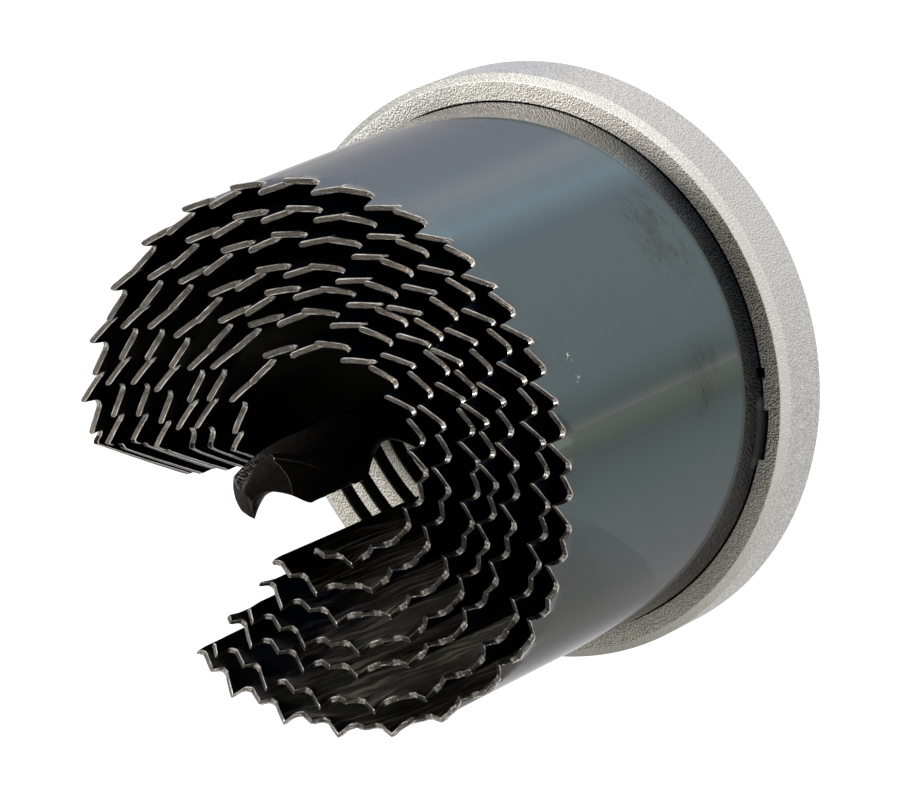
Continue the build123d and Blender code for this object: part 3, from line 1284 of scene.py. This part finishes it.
    def build(self, finishes: Sequence[Finish]) -> bpy.types.Object:
        """Build the band and let it stand for its CAD node.

        Args:
            finishes: Finishes in the order of Skin.

        Returns:
            The finished piece.
        """
        rng = random.Random(int(self.diameter))
        mesh = bmesh.new()
        tilt = self.tilt()
        rings = []
        columns = self.profile(rng)
        insets = {0: self.form.edge_break, len(columns) - 1: self.form.edge_break}
        for index, column in enumerate(columns):
            angle = math.radians(self.start) + column.arc / self.middle
            ring = []
            for radius, level in self.section(column, insets.get(index, 0.0), rng):
                spot = tilt @ Vector((radius * math.cos(angle), radius * math.sin(angle), level))
                ring.append(mesh.verts.new(saw_place(*spot)))
            rings.append(ring)
        self.skin(mesh, rings, columns)
        self.add_lug(mesh, tilt)
        piece = finish_mesh(f"{self.node}_ground", mesh, finishes)
        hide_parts(self.node)
        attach(piece, "root")
        return piece

    def skin(
        self,
        mesh: bmesh.types.BMesh,
        rings: list[list[bmesh.types.BMVert]],
        columns: list[Column],
    ) -> None:
        """Lay faces between the columns and close the ends.

        Args:
            mesh: The bmesh that holds the points.
            rings: Points of each column's outline.
            columns: The columns.
        """
        count = len(rings[0])
        side = (count - 4) // 2
        tip_arc = self.arc(self.form.tip_angle)
        for left, right, column in zip(rings, rings[1:], columns):
            top = Skin.GULLET if column.low else Skin.GROUND
            top = Skin.CUT if column.arc > tip_arc else top
            for i in range(count):
                j = (i + 1) % count
                face = mesh.faces.new((left[i], right[i], right[j], left[j]))
                face.material_index = self.skin_of(i, side, top)
        for ring in (rings[0], rings[-1]):
            mesh.faces.new(ring).material_index = Skin.CUT

    @staticmethod
    def skin_of(place: int, side: int, top: Skin) -> int:
        """Material slot of a face by its place round the outline.

        Args:
            place: Number of the face round the outline.
            side: Points on each side of the strip.
            top: Slot of the column's edge.

        Returns:
            The slot.
        """
        if place < side - 1:
            return Skin.OUTSIDE
        if place in (side - 1, side + 3):
            return Skin.EDGE
        if place < side + 3:
            return top
        return Skin.INSIDE

    def add_lug(self, mesh: bmesh.types.BMesh, tilt: Matrix) -> None:
        """Add the driving lug at the band's foot.

        Args:
            mesh: The bmesh to add to.
            tilt: The band's tilt.
        """
        form = self.form
        out = self.diameter / 2 + form.lug_out
        root = self.middle
        depth = out - root
        made = bmesh.ops.create_cube(mesh, size=1.0)["verts"]
        bmesh.ops.scale(mesh, vec=(depth, form.lug_width, form.lug_height), verts=made)
        middle = form.lug_top - form.lug_height / 2
        turn = Matrix.Rotation(math.radians(form.lug_angle), 4, "Z")
        shift = Matrix.Translation((root + depth / 2, 0.0, middle))
        bmesh.ops.transform(mesh, matrix=tilt @ turn @ shift, verts=made)
        for vert in made:
            vert.co = saw_place(*vert.co)
            for face in vert.link_faces:
                face.material_index = Skin.CUT


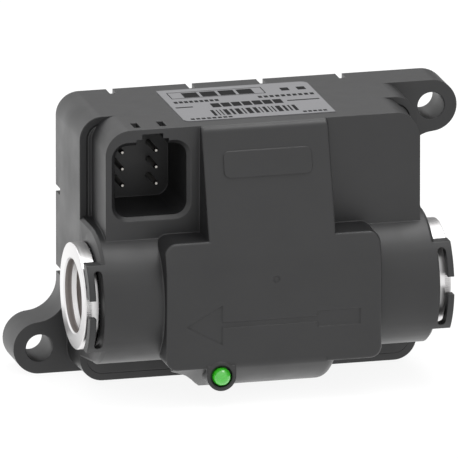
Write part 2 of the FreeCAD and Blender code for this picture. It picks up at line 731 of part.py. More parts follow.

============

> **Work required**
Repeat each record in full; every line must match exactly.

> **Solution**
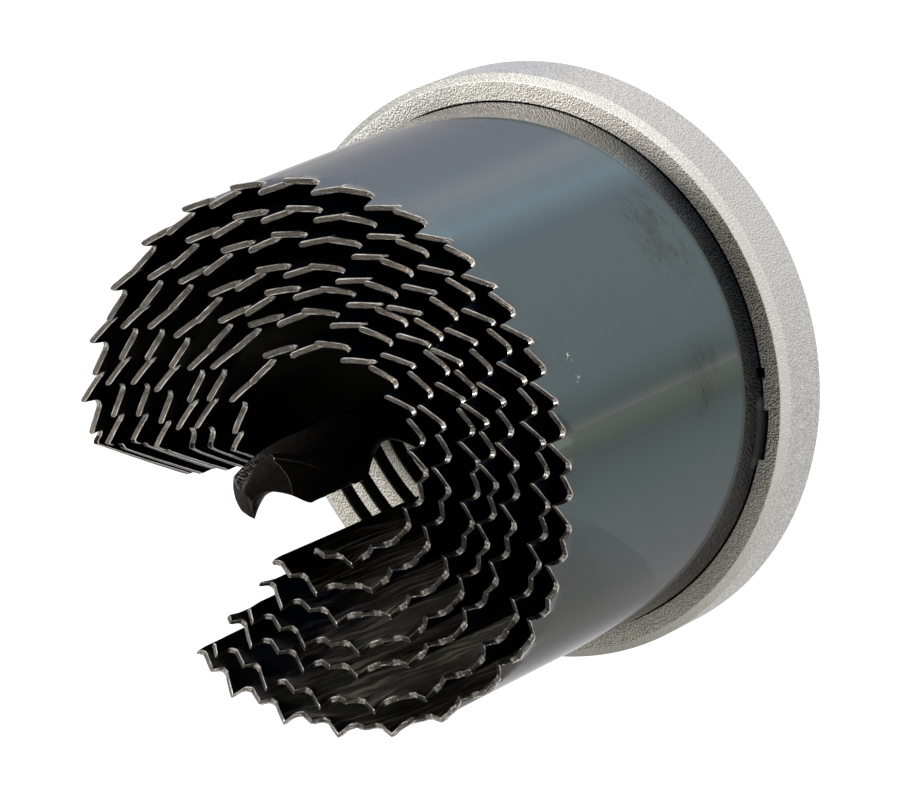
Continue the build123d and Blender code for this object: part 3, from line 1284 of scene.py. This part finishes it.
    def build(self, finishes: Sequence[Finish]) -> bpy.types.Object:
        """Build the band and let it stand for its CAD node.

        Args:
            finishes: Finishes in the order of Skin.

        Returns:
            The finished piece.
        """
        rng = random.Random(int(self.diameter))
        mesh = bmesh.new()
        tilt = self.tilt()
        rings = []
        columns = self.profile(rng)
        insets = {0: self.form.edge_break, len(columns) - 1: self.form.edge_break}
        for index, column in enumerate(columns):
            angle = math.radians(self.start) + column.arc / self.middle
            ring = []
            for radius, level in self.section(column, insets.get(index, 0.0), rng):
                spot = tilt @ Vector((radius * math.cos(angle), radius * math.sin(angle), level))
                ring.append(mesh.verts.new(saw_place(*spot)))
            rings.append(ring)
        self.skin(mesh, rings, columns)
        self.add_lug(mesh, tilt)
        piece = finish_mesh(f"{self.node}_ground", mesh, finishes)
        hide_parts(self.node)
        attach(piece, "root")
        return piece

    def skin(
        self,
        mesh: bmesh.types.BMesh,
        rings: list[list[bmesh.types.BMVert]],
        columns: list[Column],
    ) -> None:
        """Lay faces between the columns and close the ends.

        Args:
            mesh: The bmesh that holds the points.
            rings: Points of each column's outline.
            columns: The columns.
        """
        count = len(rings[0])
        side = (count - 4) // 2
        tip_arc = self.arc(self.form.tip_angle)
        for left, right, column in zip(rings, rings[1:], columns):
            top = Skin.GULLET if column.low else Skin.GROUND
            top = Skin.CUT if column.arc > tip_arc else top
            for i in range(count):
                j = (i + 1) % count
                face = mesh.faces.new((left[i], right[i], right[j], left[j]))
                face.material_index = self.skin_of(i, side, top)
        for ring in (rings[0], rings[-1]):
            mesh.faces.new(ring).material_index = Skin.CUT

    @staticmethod
    def skin_of(place: int, side: int, top: Skin) -> int:
        """Material slot of a face by its place round the outline.

        Args:
            place: Number of the face round the outline.
            side: Points on each side of the strip.
            top: Slot of the column's edge.

        Returns:
            The slot.
        """
        if place < side - 1:
            return Skin.OUTSIDE
        if place in (side - 1, side + 3):
            return Skin.EDGE
        if place < side + 3:
            return top
        return Skin.INSIDE

    def add_lug(self, mesh: bmesh.types.BMesh, tilt: Matrix) -> None:
        """Add the driving lug at the band's foot.

        Args:
            mesh: The bmesh to add to.
            tilt: The band's tilt.
        """
        form = self.form
        out = self.diameter / 2 + form.lug_out
        root = self.middle
        depth = out - root
        made = bmesh.ops.create_cube(mesh, size=1.0)["verts"]
        bmesh.ops.scale(mesh, vec=(depth, form.lug_width, form.lug_height), verts=made)
        middle = form.lug_top - form.lug_height / 2
        turn = Matrix.Rotation(math.radians(form.lug_angle), 4, "Z")
        shift = Matrix.Translation((root + depth / 2, 0.0, middle))
        bmesh.ops.transform(mesh, matrix=tilt @ turn @ shift, verts=made)
        for vert in made:
            vert.co = saw_place(*vert.co)
            for face in vert.link_faces:
                face.material_index = Skin.CUT


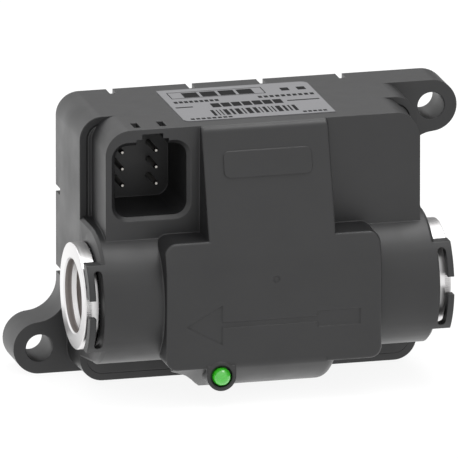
Write part 2 of the FreeCAD and Blender code for this picture. It picks up at line 731 of part.py. More parts follow.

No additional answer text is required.